More seriously, all the opposition parties will be judged by performance. Which applies more than ever to the SNP. No comfortable majority. No domination of committees.
Again, one understands why, in the aftermath of a very considerable victory, Nicola Sturgeon should declare that she is entitled to exercise her mandate, to implement her manifesto.
I think, on balance, it will be another aspect of Ms Sturgeon's Bute House post-election statement which will apply. The section when she said she would seek to persuade, rather than divide. She was talking specifically about independence but I feel that sentiment applies to governance more generally. A dose of minority humility seems warranted.
Tactical voting
Is a second independence referendum more or less likely as a result of the election? One might think not, in that there was a notable Conservative advance largely as a consequence of corralling a substantial chunk of the No vote. Those were distinct Unionist gains - and, privately, some SNP strategists say they detected tactical voting against independence in the contest.
Then again, one might think indyref2 is more likely in that there is a conjoined majority for independence when one includes the Greens alongside the SNP. Certainly, a vote to hold such a referendum would get through parliament.
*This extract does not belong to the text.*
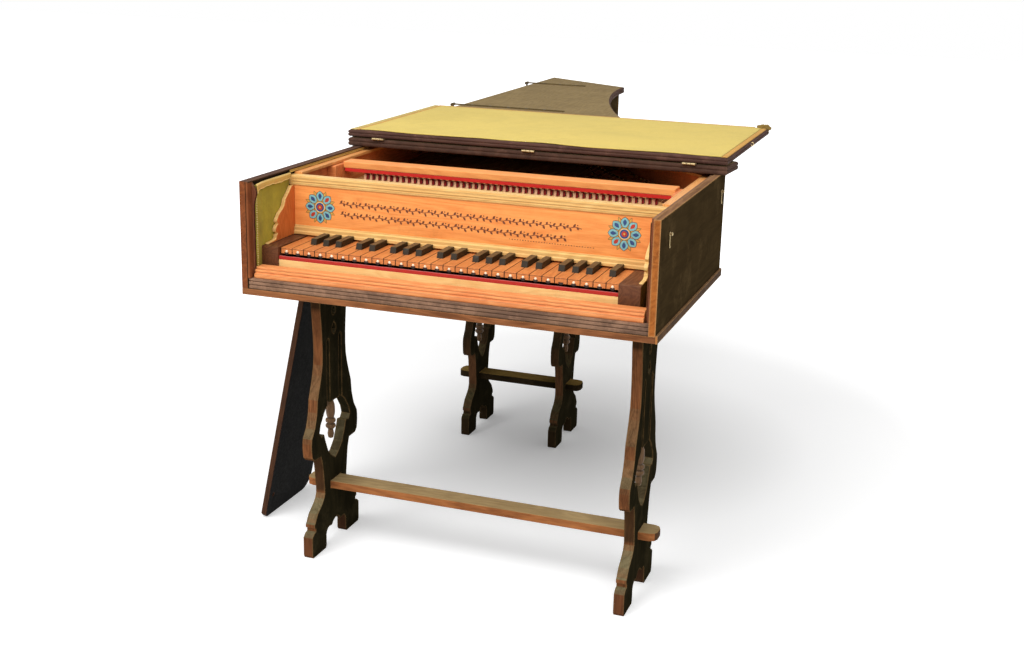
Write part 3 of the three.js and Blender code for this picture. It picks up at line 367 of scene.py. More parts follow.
def clothMaterial(name, tone, shade, stain, turn=(0, 0, 0), threads=850.0, sheen=0.05,
                  patchScale=6.0, patchMost=0.35, patchShade=0.88):
    material, tree, surface = startMaterial(name, 0.9, 0.15, sheen=sheen)
    vector = objectVector(tree, turn)
    weave = useGroup(tree, "weave", Vector=vector, Threads=threads, Slub=0.5)
    color = mixColor(tree, weave["Shade"], linear(shade), linear(tone))
    soil = useGroup(tree, "grime", Vector=vector, Scale=5.0, Amount=0.5)
    color = mixColor(tree, times(tree, soil["Mask"], 0.3), color, linear(stain))
    broad = span(tree, noiseAt(tree, vector, patchScale, detail=4.0), 0.35, 0.75, 0.0, patchMost)
    color = mixColor(tree, broad, color, linear(tone, patchShade))
    finishSurface(tree, surface, color, weave["Height"], 0.35, 0.0003)
    return material


def feltMaterial(name, tone, shade):
    material, tree, surface = startMaterial(name, 0.95, 0.1, sheen=0.4)
    vector = objectVector(tree)
    fluff = noiseAt(tree, vector, 1400.0, detail=4.0, roughness=0.8)
    clump = noiseAt(tree, vector, 90.0)
    share = calc(tree, "MULTIPLY_ADD", clump, 0.5, times(tree, fluff, 0.5), clamp=True)
    finishSurface(tree, surface, mixColor(tree, share, linear(shade), linear(tone)), fluff, 0.5, 0.0004)
    return material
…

But consider. In practice, nothing has changed. Nicola Sturgeon is no more inclined towards a referendum now than she was during the campaign. And she was not much inclined then.
For the umpteenth time, she does not want to hold a referendum. She wants to win one. She is not interested, with regard to this issue, in the parliamentary arithmetic. She checks out the sums in the country. Would folk say Yes this time around? Until she can be sure - not, I suspect, for quite some time - no referendum.
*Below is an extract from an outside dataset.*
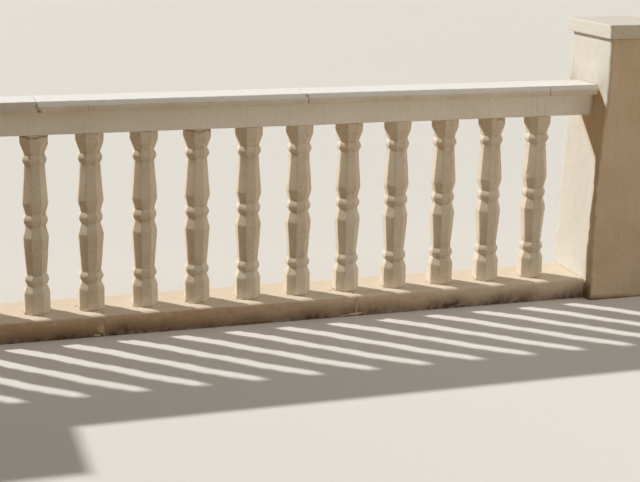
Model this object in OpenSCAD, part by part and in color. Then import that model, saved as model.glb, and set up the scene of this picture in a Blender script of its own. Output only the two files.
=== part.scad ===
// Cast stone terrace balustrade: a straight run of octagonal balusters between two capped piers.
// X runs along the balustrade, Z is up, and the balusters stand on the plane Y = 0.
// The origin is on the ground, midway between the piers. All sizes are in millimetres.

/* [Run] */
// Number of whole bays, each the length of one coping slab
bays = 3; // [1:1:6]
// Balusters under each coping slab
balusters_per_bay = 5; // [3:1:6]
// Distance between the centres of neighbouring balusters
baluster_pitch = 210; // [160:1:300]
// Distance from the last baluster's centre to the pier, at the underside of the rail
end_gap = 225; // [120:1:400]
// Distance of each coping joint to the right of the baluster below it
joint_offset = 8; // [-60:1:60]

/* [Kerb] */
// Height of the kerb that carries the balusters
kerb_h = 83; // [50:1:200]
// Distance from the balusters' centre line to the kerb's front face
kerb_front = 118; // [90:1:200]
// Distance from the balusters' centre line to the kerb's rear face
kerb_back = 158; // [90:1:200]
// Length of a kerb stone, with its joint
kerb_stone_l = 1030; // [600:1:2000]
// Radius of the kerb's two top edges
kerb_edge_r = 20; // [5:1:40]
// Open joint between neighbouring kerb stones
kerb_joint = 3; // [1:0.5:8]

/* [Balusters] */
// Height of a baluster
baluster_h = 700; // [560:1:900]
// Width of the block at the top of a baluster, across its flats
cap_w = 105; // [80:1:130]
// Height of the block at the top
cap_h = 36; // [20:1:90]
// Height of the slope between the block at the top and the upper ring
head_slope_h = 42; // [24:1:80]
// Width of the block at the foot of a baluster, across its flats
base_w = 100; // [80:1:130]
// Height of the block at the foot
base_h = 83; // [20:1:120]
// Height of the slope between the block at the foot and the lower ring
foot_slope_h = 29; // [24:1:80]
// Width where the slopes of a belly meet, across the flats
belly_w = 99; // [80:1:120]
// Width at the crest of the three rings, across the flats
ring_w = 93; // [80:1:110]
// Width at the grooves beside the rings, across the flats
neck_w = 77; // [50:1:79]
// Height of the ring in the middle
mid_ring_h = 44; // [20:1:70]
// Height of the rings near the two ends
end_ring_h = 40; // [20:1:60]
// Distance from the middle ring's crest to where the slopes of each belly meet
belly_reach = 66; // [52:1:120]
// Length of the rounding on each side of a belly's edge
belly_round = 14; // [2:1:16]
// Length of the rounding on each side of a block's edge
block_round = 10; // [2:1:16]

/* [Rail] */
// Height of the rail beam on the balusters
rail_h = 92; // [50:1:200]
// Depth of the rail beam from front to back
rail_d = 104; // [80:1:250]

/* [Coping] */
// Thickness of the coping slabs
coping_h = 41; // [20:1:80]
// Depth of the coping slabs from front to back
coping_d = 182; // [120:1:350]
// Height of the bevel along the coping's top edges
coping_bevel_h = 17; // [2:1:18]
// Width of the bevel along the coping's top edges
coping_bevel_w = 16; // [2:1:40]
// Open joint between neighbouring coping slabs
coping_joint = 3; // [1:0.5:8]

/* [Piers] */
// Width of a pier's shaft at its foot, along the run
pier_foot_w = 350; // [240:1:600]
// Width of a pier's shaft under its cap, along the run
pier_top_w = 280; // [200:1:500]
// Depth of a pier's shaft from front to back
pier_d = 326; // [220:1:500]
// Height of a pier's shaft
pier_h = 1118; // [960:1:1800]
// Thickness of a pier's cap
pier_cap_h = 57; // [30:1:120]
// Overhang of a pier's cap past its shaft
pier_cap_overhang = 18; // [4:1:60]
// Bevel along the cap's top edges
pier_cap_bevel = 5; // [1:1:20]

/* [Hidden] */
gap_count = bays * balusters_per_bay;
baluster_count = gap_count + 1;
run_l = gap_count * baluster_pitch;
bay_l = balusters_per_bay * baluster_pitch;
first_x = -run_l / 2;

rail_z = kerb_h + baluster_h;
coping_z = rail_z + rail_h;

// half the distance between the pier's inner faces at the underside of the rail
pier_face_x = run_l / 2 + end_gap;
// how far each side of a pier leans in for each unit of height
pier_lean = (pier_foot_w - pier_top_w) / 2 / pier_h;
// centre line of the right pier, and the inner edge of its foot
pier_x = pier_face_x + pier_foot_w / 2 - pier_lean * rail_z;
pier_foot_x = pier_x - pier_foot_w / 2;
kerb_count = ceil(2 * pier_foot_x / kerb_stone_l);

// steps in each rounded stretch of the baluster's outline
curve_steps = 3;
// crests of the lower and the upper ring above the baluster's foot, and of the ring midway between them
lower_ring_z = base_h + foot_slope_h + end_ring_h / 2;
upper_ring_z = baluster_h - cap_h - head_slope_h - end_ring_h / 2;
mid_ring_z = (lower_ring_z + upper_ring_z) / 2;
end_ring_reach = upper_ring_z - mid_ring_z;

// name of a numbered stone, such as baluster_01
function stone_name(kind, i) = str(kind, "_", i < 10 ? "0" : "", i);

// points of an outline are half the width across the flats, and the height

// one point of a ring whose crest is at height z, where t runs from -1 at its lower groove to 1 at its upper one
function ring_point(z, h, t) = [(neck_w + (ring_w - neck_w) * cos(90 * t)) / 2, z + t * h / 2];

// an edge between two straight slopes, rounded over the given length of each
function rounded(from, edge, to, length) =
    let (start = edge + length * (from - edge) / norm(from - edge))
    let (stop = edge + length * (to - edge) / norm(to - edge))
    [for (i = [0:curve_steps])
        let (t = i / curve_steps)
        (1 - t) * (1 - t) * start + 2 * t * (1 - t) * edge + t * t * stop];

// upper half of the figure between the blocks: half the middle ring, the belly and the upper ring
half_figure = concat(
    [for (i = [0:curve_steps]) ring_point(mid_ring_z, mid_ring_h, i / curve_steps)],
    rounded(
        [neck_w / 2, mid_ring_z + mid_ring_h / 2],
        [belly_w / 2, mid_ring_z + belly_reach],
        [neck_w / 2, upper_ring_z - end_ring_h / 2],
        belly_round
    ),
    [for (i = [-curve_steps:curve_steps]) ring_point(upper_ring_z, end_ring_h, i / curve_steps)]
);

// the lower half mirrors it about the middle ring's crest, from the lower ring up
mirrored_figure = [for (i = [len(half_figure) - 1:-1:1]) [half_figure[i][0], 2 * mid_ring_z - half_figure[i][1]]];

// right-hand side of the silhouette, from the foot up
baluster_side = concat(
    [[base_w / 2, 0]],
    rounded([base_w / 2, 0], [base_w / 2, base_h], [neck_w / 2, base_h + foot_slope_h], block_round),
    mirrored_figure,
    half_figure,
    rounded(
        [neck_w / 2, baluster_h - cap_h - head_slope_h],
        [cap_w / 2, baluster_h - cap_h],
        [cap_w / 2, baluster_h],
        block_round
    ),
    [[cap_w / 2, baluster_h]]
);

module baluster_silhouette() {
    left_side = [for (i = [len(baluster_side) - 1:-1:0]) [-baluster_side[i][0], baluster_side[i][1]]];
    polygon(concat(baluster_side, left_side));
}

// the silhouette carried straight through in four directions leaves an octagon at every height
module baluster(i) {
    color("#e9e0cf")
    translate([first_x + (i - 1) * baluster_pitch, 0, kerb_h])
    intersection_for(turn = [0, 45, 90, 135]) {
        rotate([0, 0, turn])
        rotate([90, 0, 0])
        linear_extrude(cap_w * 2, center = true)
        baluster_silhouette();
    }
}

// a bar along X whose end view is the given outline
module bar(x_from, x_to) {
    translate([x_from, 0, 0])
    rotate([90, 0, 90])
    linear_extrude(x_to - x_from)
    children();
}

module kerb_outline() {
    translate([-kerb_front, 0]) square([kerb_front + kerb_back, kerb_h - kerb_edge_r]);
    translate([kerb_edge_r - kerb_front, 0]) square([kerb_front + kerb_back - 2 * kerb_edge_r, kerb_h]);
    for (y = [kerb_edge_r - kerb_front, kerb_back - kerb_edge_r]) {
        translate([y, kerb_h - kerb_edge_r]) circle(kerb_edge_r, $fn = 48);
    }
}

// whole stones are laid from the right-hand pier, and the last two at the left share what is left
function kerb_joint_x(i) =
    i == 1 ? (kerb_joint_x(2) - pier_foot_x) / 2 : pier_foot_x - (kerb_count - i) * kerb_stone_l;

module kerb_stone(i) {
    from = i == 1 ? -pier_x : kerb_joint_x(i - 1) + kerb_joint / 2;
    to = i == kerb_count ? pier_x : kerb_joint_x(i) - kerb_joint / 2;
    color("#c9b28c")
    difference() {
        bar(from, to) kerb_outline();
        both_pier_shafts();
    }
}

module rail_beam() {
    color("#e2d8c5")
    difference() {
        bar(-pier_x, pier_x) translate([-rail_d / 2, rail_z]) square([rail_d, rail_h]);
        both_pier_shafts();
    }
}

module coping_outline() {
    top = coping_z + coping_h;
    flat = coping_d / 2 - coping_bevel_w;
    polygon([
        [-coping_d / 2, coping_z], [coping_d / 2, coping_z], [coping_d / 2, top - coping_bevel_h],
        [flat, top], [-flat, top], [-coping_d / 2, top - coping_bevel_h]
    ]);
}

function joint_x(i) = first_x + i * bay_l + joint_offset;

module coping_slab(i) {
    color("#efe9dc")
    bar(joint_x(i - 1) + coping_joint / 2, joint_x(i) - coping_joint / 2) coping_outline();
}

// the short pieces that close the coping against the piers
module coping_closer(side) {
    color("#efe9dc")
    difference() {
        if (side < 0) {
            bar(-pier_x, joint_x(0) - coping_joint / 2) coping_outline();
        } else {
            bar(joint_x(bays) + coping_joint / 2, pier_x) coping_outline();
        }
        both_pier_shafts();
    }
}

module pier_shaft(side) {
    color("#ddd0b8")
    translate([side * pier_x, pier_d / 2, 0])
    rotate([90, 0, 0])
    linear_extrude(pier_d)
    polygon([
        [-pier_foot_w / 2, 0], [pier_foot_w / 2, 0], [pier_top_w / 2, pier_h], [-pier_top_w / 2, pier_h]
    ]);
}

module both_pier_shafts() {
    pier_shaft(-1);
    pier_shaft(1);
}

module cap_outline(w) {
    top = pier_h + pier_cap_h;
    polygon([
        [-w / 2, pier_h], [w / 2, pier_h], [w / 2, top - pier_cap_bevel],
        [w / 2 - pier_cap_bevel, top], [pier_cap_bevel - w / 2, top], [-w / 2, top - pier_cap_bevel]
    ]);
}

module pier_cap(side) {
    w = pier_top_w + 2 * pier_cap_overhang;
    d = pier_d + 2 * pier_cap_overhang;
    color("#efe9dc")
    translate([side * pier_x, 0, 0])
    intersection() {
        rotate([90, 0, 0]) linear_extrude(d, center = true) cap_outline(w);
        rotate([90, 0, 90]) linear_extrude(w, center = true) cap_outline(d);
    }
}

for (i = [1:kerb_count]) {
    kerb_stone(i);
}
for (i = [1:baluster_count]) {
    baluster(i);
}
rail_beam();
coping_closer(-1);  // coping_closer_left
for (i = [1:bays]) {
    coping_slab(i);
}
coping_closer(1);  // coping_closer_right
pier_shaft(-1);  // pier_shaft_left
pier_cap(-1);  // pier_cap_left
pier_shaft(1);  // pier_shaft_right
pier_cap(1);  // pier_cap_right
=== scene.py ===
# Stone balustrade: cast octagonal balusters on a kerb, a rail beam with a coping, and a rendered pier at
# each end.
import math

import bpy
import numpy as np
from mathutils import Matrix, Vector


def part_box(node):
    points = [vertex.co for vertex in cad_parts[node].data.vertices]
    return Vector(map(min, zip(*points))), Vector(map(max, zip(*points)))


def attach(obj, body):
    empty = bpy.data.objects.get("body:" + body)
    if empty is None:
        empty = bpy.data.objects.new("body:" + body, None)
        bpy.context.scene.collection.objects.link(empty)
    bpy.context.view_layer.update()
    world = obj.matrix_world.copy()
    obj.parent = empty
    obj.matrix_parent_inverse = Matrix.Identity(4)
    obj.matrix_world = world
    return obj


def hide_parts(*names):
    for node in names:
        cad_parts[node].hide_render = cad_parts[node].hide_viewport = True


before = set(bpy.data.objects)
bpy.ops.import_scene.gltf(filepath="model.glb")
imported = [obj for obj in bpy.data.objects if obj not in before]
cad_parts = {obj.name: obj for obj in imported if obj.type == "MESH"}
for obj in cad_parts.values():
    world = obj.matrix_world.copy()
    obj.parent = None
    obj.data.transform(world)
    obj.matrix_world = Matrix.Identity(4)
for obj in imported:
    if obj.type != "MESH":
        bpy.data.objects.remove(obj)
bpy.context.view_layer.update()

MM = 0.001
FULL_TURN = 2 * math.pi
# seeds of all that is drawn at random. One that serves several pieces has each one's number added
SEEDS = {"groove_dirt_and_shade": 13, "head_crack": 14, "rough_arris": 15, "coping_crack": 43, "render_lumps": 53,
         "foot_bead": 81, "head_bead": 82, "bite_rim": 90, "arris_chips": 400, "kerb_chips": 500,
         "face_dab_rim": 600, "foot_dabs": 700, "foot_dab_rim": 800}

# Places read from the frame, in metres
KERBS = sorted(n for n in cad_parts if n.startswith("kerb_stone"))
BALUSTERS = sorted(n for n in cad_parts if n.startswith("baluster"))
SLABS = sorted(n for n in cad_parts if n.startswith("coping_slab"))
rail_low, rail_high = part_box("rail_beam")
shaft_low, shaft_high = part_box("pier_shaft_right")
KERB_FRONT, KERB_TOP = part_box(KERBS[0])[0].y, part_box(KERBS[0])[1].z
COPING_FRONT, COPING_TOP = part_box(SLABS[0])[0].y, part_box(SLABS[0])[1].z
PIER_X = (shaft_low.x + shaft_high.x) / 2
PIER_FOOT_HALF = shaft_high.x - PIER_X
# how far a pier's side leans in for each metre of height, from where the rail beam meets it
PIER_LEAN = (rail_high.x - shaft_low.x) / rail_high.z

# The sun: its direction, from the back of the run towards the left, and its height
SUN_AZIMUTH, SUN_HEIGHT = math.radians(49), math.radians(34.5)
# how steeply the edge of the rail's or the coping's shade falls towards the front on a pier's side
SUN_SLOPE = math.tan(SUN_HEIGHT) / math.cos(SUN_AZIMUTH)

# The baluster's own measures, in metres
SIDES = 8
FACE_TURN = FULL_TURN / SIDES
BASE_HALF, BASE_H, FOOT_SLOPE_H = 50.0 * MM, 83 * MM, 29 * MM
CAP_HALF, CAP_H, HEAD_SLOPE_H = 52.5 * MM, 36 * MM, 42 * MM
BELLY_HALF, RING_HALF, NECK_HALF = 49.5 * MM, 46.5 * MM, 38.5 * MM
MID_RING_H, END_RING_H, BELLY_REACH = 44 * MM, 40 * MM, 66 * MM
BELLY_ROUND, BLOCK_ROUND = 5 * MM, 5 * MM
# the higher, the sharper the eight arrises: this leaves them about 3 mm round
ARRIS_POWER = 170
# how far the middle of each face stands proud of its edges, as a share of the half width
FACE_SWELL = 0.010

COPING_BEVEL_W, COPING_BEVEL_H = 16 * MM, 17 * MM
KERB_EDGE_R = 28 * MM
PIER_EDGE_R, PIER_CAP_EDGE_R = 7 * MM, 5 * MM
# how far a piece that meets a pier runs on into its render
BITE = 9 * MM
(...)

Which brings us to Labour. They had an appalling election night, shedding seats and confidence. Self-evidently, there will now be a period of introspection. (Yes, another one. They have become rather frequent of late, although not any more palatable to the party).
There will be discussion of leadership - quite reasonably - although I don't detect any desire for another contest. Just like another struggling outfit I could mention, sooner or later you have to settle upon a boss and give him/her a chance longer than a single season/session.
There will be discussion of tax. Labour continues to insist that its standpoint caught the mood, that it was potentially popular. Snag is folk didn't vote for it. Expect the Left to seek to entrench redistribution, expect the Centre and the Right of the party to argue for a different approach.
And there will be talk of the constitution. Labour, consciously and deliberately, eschewed the issue during the campaign. As this site repeatedly noted, they did so in plain contradistinction to their approach in other elections.
Sidestepped independence
In an interview with me, Alex Rowley, the deputy leader, has said that the party must now find new language to join the discourse. He is uncomfortable, he says, being labelled either Unionist or Nationalist. He argues for Scottish Home Rule within a Federal UK.
Mr Rowley's discomfort is shared by others. They felt uneasy, to put it mildly, forming a cohort to defend the Union alongside the Tories. They were punished by their working-class electorate for that pact.
That is why they sidestepped independence during the election campaign. They did not want to remind voters of their Better Together accommodation with the Tories.
Longer term, it might be the right strategy to get off the constitution as an issue, and onto tax and spending. Longer term.
In the short term, it was catastrophic. It allowed the Tories to posit themselves as the only true Unionists - and to garner anti-SNP votes as a consequence.
Right now, Labour seems glum and discontented - but, curiously, not entirely despondent. They are in there still. Kezia Dugdale says she will offer to lead a "progressive opposition" to the SNP. Presumably on the grounds that she no longer leads the main opposition.